Present the data once more in exactly its original form.

• **Raw data**
+===+

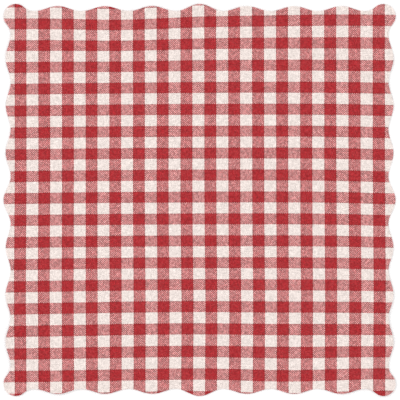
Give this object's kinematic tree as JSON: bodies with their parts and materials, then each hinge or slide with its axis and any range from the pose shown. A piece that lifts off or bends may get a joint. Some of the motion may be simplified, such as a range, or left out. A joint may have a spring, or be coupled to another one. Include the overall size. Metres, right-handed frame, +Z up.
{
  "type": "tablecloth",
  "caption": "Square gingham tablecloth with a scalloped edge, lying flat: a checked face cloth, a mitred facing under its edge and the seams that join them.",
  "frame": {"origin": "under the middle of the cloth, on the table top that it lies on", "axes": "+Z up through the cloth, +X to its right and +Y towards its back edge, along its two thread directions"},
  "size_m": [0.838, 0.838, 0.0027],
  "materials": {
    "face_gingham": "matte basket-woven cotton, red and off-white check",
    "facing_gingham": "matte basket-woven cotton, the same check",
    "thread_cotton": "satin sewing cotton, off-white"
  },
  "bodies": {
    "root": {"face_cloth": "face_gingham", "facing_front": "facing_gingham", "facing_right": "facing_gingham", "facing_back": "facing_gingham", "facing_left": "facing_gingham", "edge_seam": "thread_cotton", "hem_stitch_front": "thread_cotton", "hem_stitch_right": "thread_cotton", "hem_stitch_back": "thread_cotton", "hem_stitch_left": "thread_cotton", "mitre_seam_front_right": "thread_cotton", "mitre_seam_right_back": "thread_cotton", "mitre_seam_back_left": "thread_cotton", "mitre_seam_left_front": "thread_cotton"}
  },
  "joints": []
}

+===+

• **Completed task**
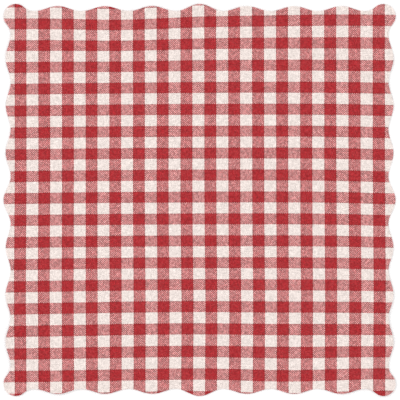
Give this object's kinematic tree as JSON: bodies with their parts and materials, then each hinge or slide with its axis and any range from the pose shown. A piece that lifts off or bends may get a joint. Some of the motion may be simplified, such as a range, or left out. A joint may have a spring, or be coupled to another one. Include the overall size. Metres, right-handed frame, +Z up.
{
  "type": "tablecloth",
  "caption": "Square gingham tablecloth with a scalloped edge, lying flat: a checked face cloth, a mitred facing under its edge and the seams that join them.",
  "frame": {"origin": "under the middle of the cloth, on the table top that it lies on", "axes": "+Z up through the cloth, +X to its right and +Y towards its back edge, along its two thread directions"},
  "size_m": [0.838, 0.838, 0.0027],
  "materials": {
    "face_gingham": "matte basket-woven cotton, red and off-white check",
    "facing_gingham": "matte basket-woven cotton, the same check",
    "thread_cotton": "satin sewing cotton, off-white"
  },
  "bodies": {
    "root": {"face_cloth": "face_gingham", "facing_front": "facing_gingham", "facing_right": "facing_gingham", "facing_back": "facing_gingham", "facing_left": "facing_gingham", "edge_seam": "thread_cotton", "hem_stitch_front": "thread_cotton", "hem_stitch_right": "thread_cotton", "hem_stitch_back": "thread_cotton", "hem_stitch_left": "thread_cotton", "mitre_seam_front_right": "thread_cotton", "mitre_seam_right_back": "thread_cotton", "mitre_seam_back_left": "thread_cotton", "mitre_seam_left_front": "thread_cotton"}
  },
  "joints": []
}